World Championships, Day 4 Finals: Neutral Athletes Blast Field For Mixed Medley Relay Gold in Return to Major Competition
For the last three years, Russian swimmers have been almost completely absent from international swimming competition, exiled due to their country’s invasion of Ukraine. Late last year, the country’s swimmers re-emerged under the moniker “Neutral Athletes B” at the Short Course World Championships, winning six gold medals and earning 10 total podium finishes.
Now, the neutral athletes have made their mark at the long course Worlds, earning a resounding victory in the mixed 400 medley relay. Historic splits from the team’s male swimmers provided an advantage of more than two seconds, and even the powerhouse Chinese squad, with three of the four swimmers returning from an Olympic-silver-medal-wining team, was unable to keep pace.
Miron Lifintsev opened up for the neutral athletes on backstroke and clocked 51.78, exceeding the gold-medal-winning time in the individual event (Pieter Coetze at 51.85). If mixed relay leadoff times were to officially count, Lifintsev’s mark would make him the second-fastest performer in history behind Thomas Ceccon.
Kirill Prigoda followed with a 57.56 breaststroke split. Prigoda was disqualified in the 100 breast final after initially touching fourth, but his mark here far exceeded the 58.14 of gold medalist Qin Haiyang and the 58.63 of silver medalist Nicolo Martinenghi. The neutral team then rolled out two less experienced women on the back half, but Daria Klepkova, fifth in the 100 fly, threw down a 55.97 split before Daria Trofimova came home in 52.66.
After swimming under world-record pace for almost the entire race, Trofimova could not keep up down the stretch, but the neutral athletes still finished in 3:37.97 for gold by more than two seconds. While a half-second off the world record, the team beat the championship record of 3:38.43 set by the Americans in 2017.
In the aftermath, the team’s celebration did not include the national flags immediately given to winners in every other event in Singapore. The swimmers hugged each other and their coaches but refrained particularly strong emotions with many days of racing still tocome.
“I can say I feel nothing. I don’t know what to say. I’m not happy. I’m not sad. It’s the middle of the competition and the longer we go on winning, the better it will be,” Lifintsev said. “It’s huge result and I couldn’t do it in (my individual) race. Something was going wrong (for me), but right now all is going great.”
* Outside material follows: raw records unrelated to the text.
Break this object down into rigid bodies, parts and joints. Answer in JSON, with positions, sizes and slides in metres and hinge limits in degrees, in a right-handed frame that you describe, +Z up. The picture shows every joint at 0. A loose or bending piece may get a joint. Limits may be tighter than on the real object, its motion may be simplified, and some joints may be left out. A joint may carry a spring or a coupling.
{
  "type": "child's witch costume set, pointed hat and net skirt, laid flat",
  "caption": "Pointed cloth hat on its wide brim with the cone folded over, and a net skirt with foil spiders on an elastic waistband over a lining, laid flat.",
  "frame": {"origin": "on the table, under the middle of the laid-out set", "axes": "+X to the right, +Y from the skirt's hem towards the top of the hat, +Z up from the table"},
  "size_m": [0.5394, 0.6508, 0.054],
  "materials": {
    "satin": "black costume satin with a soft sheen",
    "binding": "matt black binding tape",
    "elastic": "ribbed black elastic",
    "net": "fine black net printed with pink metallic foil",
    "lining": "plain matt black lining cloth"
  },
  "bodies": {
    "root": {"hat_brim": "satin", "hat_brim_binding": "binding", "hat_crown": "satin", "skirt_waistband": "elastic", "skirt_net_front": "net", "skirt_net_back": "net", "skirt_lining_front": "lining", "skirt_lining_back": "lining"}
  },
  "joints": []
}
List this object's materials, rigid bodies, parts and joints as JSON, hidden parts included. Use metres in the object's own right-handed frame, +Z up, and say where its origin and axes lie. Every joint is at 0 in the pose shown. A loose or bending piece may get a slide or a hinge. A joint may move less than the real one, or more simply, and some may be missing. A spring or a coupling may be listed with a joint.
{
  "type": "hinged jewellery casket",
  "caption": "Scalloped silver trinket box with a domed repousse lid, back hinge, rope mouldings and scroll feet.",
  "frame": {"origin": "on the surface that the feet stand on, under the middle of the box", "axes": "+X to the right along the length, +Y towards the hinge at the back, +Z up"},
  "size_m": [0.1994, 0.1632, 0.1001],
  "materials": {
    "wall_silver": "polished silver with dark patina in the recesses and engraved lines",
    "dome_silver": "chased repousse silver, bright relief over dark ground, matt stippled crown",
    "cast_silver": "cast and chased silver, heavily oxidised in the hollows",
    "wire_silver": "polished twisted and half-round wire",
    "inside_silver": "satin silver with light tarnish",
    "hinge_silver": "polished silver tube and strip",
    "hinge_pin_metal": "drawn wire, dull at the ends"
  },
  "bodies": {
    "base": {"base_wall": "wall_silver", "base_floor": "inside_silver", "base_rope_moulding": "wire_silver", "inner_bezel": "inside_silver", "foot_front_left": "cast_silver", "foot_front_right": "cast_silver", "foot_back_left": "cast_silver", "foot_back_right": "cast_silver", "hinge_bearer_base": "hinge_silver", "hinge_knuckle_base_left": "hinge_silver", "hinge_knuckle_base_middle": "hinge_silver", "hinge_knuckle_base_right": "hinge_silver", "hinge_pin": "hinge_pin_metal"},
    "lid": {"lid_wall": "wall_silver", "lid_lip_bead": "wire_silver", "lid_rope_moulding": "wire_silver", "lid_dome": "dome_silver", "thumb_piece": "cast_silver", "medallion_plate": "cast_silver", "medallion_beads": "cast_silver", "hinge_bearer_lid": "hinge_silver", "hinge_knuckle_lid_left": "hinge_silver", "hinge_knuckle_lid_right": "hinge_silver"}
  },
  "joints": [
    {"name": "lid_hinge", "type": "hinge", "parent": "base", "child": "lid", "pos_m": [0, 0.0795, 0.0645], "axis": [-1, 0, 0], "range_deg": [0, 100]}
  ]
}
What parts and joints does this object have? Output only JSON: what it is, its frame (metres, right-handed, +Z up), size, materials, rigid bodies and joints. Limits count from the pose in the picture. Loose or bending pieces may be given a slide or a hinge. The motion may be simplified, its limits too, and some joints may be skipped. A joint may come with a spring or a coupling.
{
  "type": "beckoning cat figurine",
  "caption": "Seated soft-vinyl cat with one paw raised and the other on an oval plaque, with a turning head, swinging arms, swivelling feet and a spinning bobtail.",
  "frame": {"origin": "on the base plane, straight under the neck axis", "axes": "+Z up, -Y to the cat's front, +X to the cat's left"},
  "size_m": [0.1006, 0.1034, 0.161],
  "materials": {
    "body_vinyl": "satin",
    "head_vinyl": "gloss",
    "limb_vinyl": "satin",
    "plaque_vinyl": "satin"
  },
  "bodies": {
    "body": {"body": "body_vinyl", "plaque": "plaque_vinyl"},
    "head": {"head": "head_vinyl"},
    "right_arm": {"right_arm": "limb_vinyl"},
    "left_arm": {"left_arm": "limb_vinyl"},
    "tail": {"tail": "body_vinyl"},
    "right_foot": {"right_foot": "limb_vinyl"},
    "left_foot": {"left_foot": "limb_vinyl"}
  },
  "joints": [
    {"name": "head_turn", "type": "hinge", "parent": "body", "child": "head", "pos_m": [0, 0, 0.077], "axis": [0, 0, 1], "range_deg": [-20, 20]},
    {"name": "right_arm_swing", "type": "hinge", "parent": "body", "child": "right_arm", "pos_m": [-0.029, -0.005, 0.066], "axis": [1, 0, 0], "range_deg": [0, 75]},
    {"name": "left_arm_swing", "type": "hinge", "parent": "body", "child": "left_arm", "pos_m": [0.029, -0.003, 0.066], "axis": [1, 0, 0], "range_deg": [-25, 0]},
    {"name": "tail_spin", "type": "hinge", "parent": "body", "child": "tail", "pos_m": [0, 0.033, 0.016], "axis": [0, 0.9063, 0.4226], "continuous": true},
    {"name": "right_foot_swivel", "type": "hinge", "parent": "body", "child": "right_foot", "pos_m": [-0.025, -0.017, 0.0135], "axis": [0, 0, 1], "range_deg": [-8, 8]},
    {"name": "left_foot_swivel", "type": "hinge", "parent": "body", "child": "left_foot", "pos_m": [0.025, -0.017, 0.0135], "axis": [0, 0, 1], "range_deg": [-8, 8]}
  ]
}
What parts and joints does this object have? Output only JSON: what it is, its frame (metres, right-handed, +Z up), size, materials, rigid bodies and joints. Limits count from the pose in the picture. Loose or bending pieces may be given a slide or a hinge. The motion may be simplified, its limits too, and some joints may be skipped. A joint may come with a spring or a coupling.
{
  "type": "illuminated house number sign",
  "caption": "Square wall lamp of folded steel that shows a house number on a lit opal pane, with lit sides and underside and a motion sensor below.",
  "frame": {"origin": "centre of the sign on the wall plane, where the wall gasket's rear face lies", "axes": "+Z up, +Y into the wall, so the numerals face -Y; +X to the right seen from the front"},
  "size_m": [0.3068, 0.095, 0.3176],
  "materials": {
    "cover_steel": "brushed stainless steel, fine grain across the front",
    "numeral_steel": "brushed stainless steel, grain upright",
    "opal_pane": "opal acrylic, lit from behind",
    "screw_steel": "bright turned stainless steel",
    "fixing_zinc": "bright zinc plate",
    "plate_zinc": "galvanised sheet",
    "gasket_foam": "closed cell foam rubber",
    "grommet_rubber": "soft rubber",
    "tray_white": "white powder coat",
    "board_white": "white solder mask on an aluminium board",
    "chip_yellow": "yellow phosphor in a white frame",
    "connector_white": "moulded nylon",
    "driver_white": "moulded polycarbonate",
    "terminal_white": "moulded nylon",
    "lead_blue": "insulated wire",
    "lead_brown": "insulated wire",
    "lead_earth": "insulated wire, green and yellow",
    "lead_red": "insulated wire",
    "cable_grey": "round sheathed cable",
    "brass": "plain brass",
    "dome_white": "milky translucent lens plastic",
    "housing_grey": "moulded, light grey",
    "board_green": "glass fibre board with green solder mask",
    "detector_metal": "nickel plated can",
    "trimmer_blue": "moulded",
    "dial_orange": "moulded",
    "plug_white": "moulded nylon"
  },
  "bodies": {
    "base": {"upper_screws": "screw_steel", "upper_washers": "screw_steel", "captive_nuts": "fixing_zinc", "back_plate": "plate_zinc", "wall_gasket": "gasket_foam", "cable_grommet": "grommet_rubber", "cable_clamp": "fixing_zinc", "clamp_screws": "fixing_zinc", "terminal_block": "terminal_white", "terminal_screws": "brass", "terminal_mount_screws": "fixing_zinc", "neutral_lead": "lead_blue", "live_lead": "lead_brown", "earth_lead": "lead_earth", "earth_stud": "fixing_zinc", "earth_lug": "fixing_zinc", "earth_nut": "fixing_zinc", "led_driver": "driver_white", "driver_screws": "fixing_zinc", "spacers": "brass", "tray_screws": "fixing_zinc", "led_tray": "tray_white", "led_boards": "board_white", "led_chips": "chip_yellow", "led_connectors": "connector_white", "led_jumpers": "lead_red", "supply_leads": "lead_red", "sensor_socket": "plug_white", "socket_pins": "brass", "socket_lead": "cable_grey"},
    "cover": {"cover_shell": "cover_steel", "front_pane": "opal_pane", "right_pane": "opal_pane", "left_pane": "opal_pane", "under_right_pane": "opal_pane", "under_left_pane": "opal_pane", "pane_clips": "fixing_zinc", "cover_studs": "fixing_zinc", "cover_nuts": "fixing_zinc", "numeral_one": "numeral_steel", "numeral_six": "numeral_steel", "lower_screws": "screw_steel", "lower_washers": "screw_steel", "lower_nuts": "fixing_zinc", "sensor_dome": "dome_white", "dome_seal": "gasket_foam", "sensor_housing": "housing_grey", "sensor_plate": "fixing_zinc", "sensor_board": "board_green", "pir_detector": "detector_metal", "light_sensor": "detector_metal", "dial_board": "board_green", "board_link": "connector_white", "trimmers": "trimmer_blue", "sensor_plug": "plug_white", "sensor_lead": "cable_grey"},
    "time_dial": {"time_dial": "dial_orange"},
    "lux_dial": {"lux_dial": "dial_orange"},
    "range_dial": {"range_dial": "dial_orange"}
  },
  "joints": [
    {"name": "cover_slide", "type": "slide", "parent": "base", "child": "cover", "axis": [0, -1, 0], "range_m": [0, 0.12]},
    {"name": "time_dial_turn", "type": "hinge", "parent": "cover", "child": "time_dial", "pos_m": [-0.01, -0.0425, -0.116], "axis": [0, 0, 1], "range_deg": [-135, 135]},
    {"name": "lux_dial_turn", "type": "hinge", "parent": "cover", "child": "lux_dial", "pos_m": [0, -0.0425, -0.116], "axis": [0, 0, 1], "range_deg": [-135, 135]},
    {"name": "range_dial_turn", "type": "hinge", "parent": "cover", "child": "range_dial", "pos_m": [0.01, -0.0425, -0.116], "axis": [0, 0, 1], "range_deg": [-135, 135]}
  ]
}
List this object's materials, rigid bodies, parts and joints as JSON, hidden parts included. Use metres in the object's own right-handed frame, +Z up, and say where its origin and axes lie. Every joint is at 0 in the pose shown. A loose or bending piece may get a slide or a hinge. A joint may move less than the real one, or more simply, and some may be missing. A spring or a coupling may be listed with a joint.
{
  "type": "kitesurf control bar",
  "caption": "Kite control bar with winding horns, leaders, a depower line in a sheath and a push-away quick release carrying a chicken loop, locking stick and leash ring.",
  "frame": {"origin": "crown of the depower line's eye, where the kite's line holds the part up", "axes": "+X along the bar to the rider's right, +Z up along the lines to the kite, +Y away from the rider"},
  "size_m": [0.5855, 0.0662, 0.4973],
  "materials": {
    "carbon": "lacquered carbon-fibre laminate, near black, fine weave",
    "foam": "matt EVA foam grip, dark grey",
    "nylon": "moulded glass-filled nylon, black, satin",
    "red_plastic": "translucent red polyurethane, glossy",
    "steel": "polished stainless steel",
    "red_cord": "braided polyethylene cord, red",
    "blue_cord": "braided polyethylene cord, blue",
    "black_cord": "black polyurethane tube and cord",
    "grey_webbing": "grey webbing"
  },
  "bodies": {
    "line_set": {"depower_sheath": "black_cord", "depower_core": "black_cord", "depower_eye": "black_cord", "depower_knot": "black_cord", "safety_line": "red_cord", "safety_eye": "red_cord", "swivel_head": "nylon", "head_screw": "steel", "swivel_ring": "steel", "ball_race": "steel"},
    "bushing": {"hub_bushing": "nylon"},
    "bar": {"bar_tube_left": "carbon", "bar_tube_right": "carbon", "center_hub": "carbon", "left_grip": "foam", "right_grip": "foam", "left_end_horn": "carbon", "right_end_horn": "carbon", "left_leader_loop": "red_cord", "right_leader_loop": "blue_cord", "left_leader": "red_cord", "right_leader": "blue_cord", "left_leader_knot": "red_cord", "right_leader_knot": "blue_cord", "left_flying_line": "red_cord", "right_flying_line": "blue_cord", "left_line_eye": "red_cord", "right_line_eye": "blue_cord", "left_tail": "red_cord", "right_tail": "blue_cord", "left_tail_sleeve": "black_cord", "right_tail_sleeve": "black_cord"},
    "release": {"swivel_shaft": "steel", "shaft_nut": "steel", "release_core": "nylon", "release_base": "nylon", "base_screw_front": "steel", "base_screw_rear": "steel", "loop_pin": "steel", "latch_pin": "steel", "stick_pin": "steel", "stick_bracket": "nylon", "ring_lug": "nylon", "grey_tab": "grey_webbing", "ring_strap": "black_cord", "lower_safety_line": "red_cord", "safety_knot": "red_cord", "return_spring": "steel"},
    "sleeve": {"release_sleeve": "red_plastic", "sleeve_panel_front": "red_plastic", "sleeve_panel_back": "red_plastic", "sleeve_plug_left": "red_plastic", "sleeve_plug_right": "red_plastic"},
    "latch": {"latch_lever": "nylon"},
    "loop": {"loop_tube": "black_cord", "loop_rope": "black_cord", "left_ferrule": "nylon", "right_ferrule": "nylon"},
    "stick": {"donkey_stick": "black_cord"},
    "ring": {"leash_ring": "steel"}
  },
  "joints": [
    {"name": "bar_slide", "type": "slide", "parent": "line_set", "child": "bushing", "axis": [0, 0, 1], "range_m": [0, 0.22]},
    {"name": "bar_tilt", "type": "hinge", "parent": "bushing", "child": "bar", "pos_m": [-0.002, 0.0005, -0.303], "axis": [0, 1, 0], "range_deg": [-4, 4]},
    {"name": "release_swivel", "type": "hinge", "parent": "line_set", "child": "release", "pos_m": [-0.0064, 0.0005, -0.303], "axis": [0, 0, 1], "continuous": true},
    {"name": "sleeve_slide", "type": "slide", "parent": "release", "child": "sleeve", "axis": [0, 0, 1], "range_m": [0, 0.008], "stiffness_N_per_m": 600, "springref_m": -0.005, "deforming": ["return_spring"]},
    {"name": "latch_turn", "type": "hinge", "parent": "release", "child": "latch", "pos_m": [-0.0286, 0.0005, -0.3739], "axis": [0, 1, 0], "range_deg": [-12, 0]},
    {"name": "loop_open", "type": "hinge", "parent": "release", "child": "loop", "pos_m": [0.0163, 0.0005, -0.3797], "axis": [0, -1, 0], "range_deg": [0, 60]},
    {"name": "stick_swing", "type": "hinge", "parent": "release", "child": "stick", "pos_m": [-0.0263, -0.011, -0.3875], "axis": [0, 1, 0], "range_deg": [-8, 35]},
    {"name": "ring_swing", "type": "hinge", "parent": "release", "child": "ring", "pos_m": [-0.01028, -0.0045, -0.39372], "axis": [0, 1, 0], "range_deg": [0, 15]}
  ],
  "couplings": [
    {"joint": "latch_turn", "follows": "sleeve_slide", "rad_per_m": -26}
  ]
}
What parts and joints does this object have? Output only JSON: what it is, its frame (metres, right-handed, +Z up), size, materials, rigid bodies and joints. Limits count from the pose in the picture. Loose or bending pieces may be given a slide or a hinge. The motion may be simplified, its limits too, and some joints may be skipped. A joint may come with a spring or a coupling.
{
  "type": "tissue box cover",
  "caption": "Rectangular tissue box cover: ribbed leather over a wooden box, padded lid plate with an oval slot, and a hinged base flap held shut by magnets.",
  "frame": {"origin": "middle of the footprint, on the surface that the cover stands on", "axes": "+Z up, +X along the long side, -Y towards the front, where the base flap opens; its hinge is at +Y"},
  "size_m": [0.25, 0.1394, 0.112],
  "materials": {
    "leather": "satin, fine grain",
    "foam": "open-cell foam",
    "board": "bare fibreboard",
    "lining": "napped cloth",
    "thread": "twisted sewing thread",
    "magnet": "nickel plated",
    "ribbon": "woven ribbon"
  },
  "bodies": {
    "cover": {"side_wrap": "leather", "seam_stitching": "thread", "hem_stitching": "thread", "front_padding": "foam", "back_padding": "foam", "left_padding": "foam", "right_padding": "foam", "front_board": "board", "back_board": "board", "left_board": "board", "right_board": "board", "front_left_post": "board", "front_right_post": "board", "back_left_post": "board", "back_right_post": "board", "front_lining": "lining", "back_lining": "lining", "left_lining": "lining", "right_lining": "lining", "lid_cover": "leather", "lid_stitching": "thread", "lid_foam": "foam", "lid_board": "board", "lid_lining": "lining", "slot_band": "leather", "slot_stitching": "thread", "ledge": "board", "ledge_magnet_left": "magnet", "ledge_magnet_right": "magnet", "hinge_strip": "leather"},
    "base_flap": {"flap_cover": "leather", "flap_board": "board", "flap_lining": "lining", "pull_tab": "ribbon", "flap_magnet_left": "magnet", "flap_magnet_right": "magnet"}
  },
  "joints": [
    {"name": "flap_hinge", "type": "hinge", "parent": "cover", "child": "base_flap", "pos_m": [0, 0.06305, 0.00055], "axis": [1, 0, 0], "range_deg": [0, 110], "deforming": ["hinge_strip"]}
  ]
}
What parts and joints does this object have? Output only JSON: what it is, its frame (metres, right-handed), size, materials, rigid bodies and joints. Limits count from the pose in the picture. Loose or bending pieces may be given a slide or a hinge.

Prigoda said, “It’s a great moment, but we are all focused for the next day, so we have many interesting events in the future. I will swim breaststroke events tomorrow, and I will try my very best.”
Silver went to China in 3:39.99 with Xu Jiayu, Qin, Zhang Yufei and Wu Qingfeng. Xu struggled with a 53.23 on the backstroke leg, a full second slower than he went in the Olympic final, and once Qin was well behind Prigoda on the breaststroke leg, gold was out of the question. Following the race, the Chinese swimmers admitted their disappointment in failing to match their best efforts.
“Rather than say our competitors were fast, I think it’s probably more accurate to say that we’re not in our top form. For future races, I think we’re still capable of being very competitive,” Qin said. “Before the race, we were all under some pressure. We wanted to fight for it, we wanted to win, but I don’t think I have any regrets as to how tonight’s races went.”
In somewhat of a surprise, Canada reached the podium with a time of 3:40.90, marking the country’s first medal in Singapore outside of the two golds won by Summer McIntosh. Veteran Kylie Masse led off in 58.69, and she was followed by Oliver Dawson on breaststroke. The team was in seventh place before Josh Liendo broke out a 49.64 butterfly split, a mark only surpassed by Caeleb Dressel and Maxime Grousset, and Taylor Ruck sprinted past Australia coming home to secure bronze.
“I was just trying to catch my breath still, to be honest, but trying to scream as loud as I could for Tay and smacking on the blocks and just knowing it was so close,” Masse said. “It literally comes down to the final touch and seventh of a hundred, I think, was the difference between third and fourth. So just trying to give Taylor as much energy as we could.”
The Netherlands got off to a poor start, but Marrit Steenbergen blasted a 51.91 split coming home to put the team in fourth place, only seven hundredths behind Canada. Australia’s Kaylee McKeown led off in 57.65, only a half-second slower than her winning time from the individual event a day earlier, but her teammates were unable to keep pace.
Last year at the Paris Olympics, the United States edged China by 0.12 in one of the best races of the Games, but a rematch was derailed when the American team failed to advance out of prelims. With both American representatives in the men’s 100 backstroke struggling, the U.S. coaches opted for 200-meter specialist Keaton Jones on that leg in prelims while Torri Huske, still recovering from the stomach illness that has plagued the team, had a poor butterfly leg. That doomed the team to a 10th-place finish and no finals swim, denying a likely medal opportunity.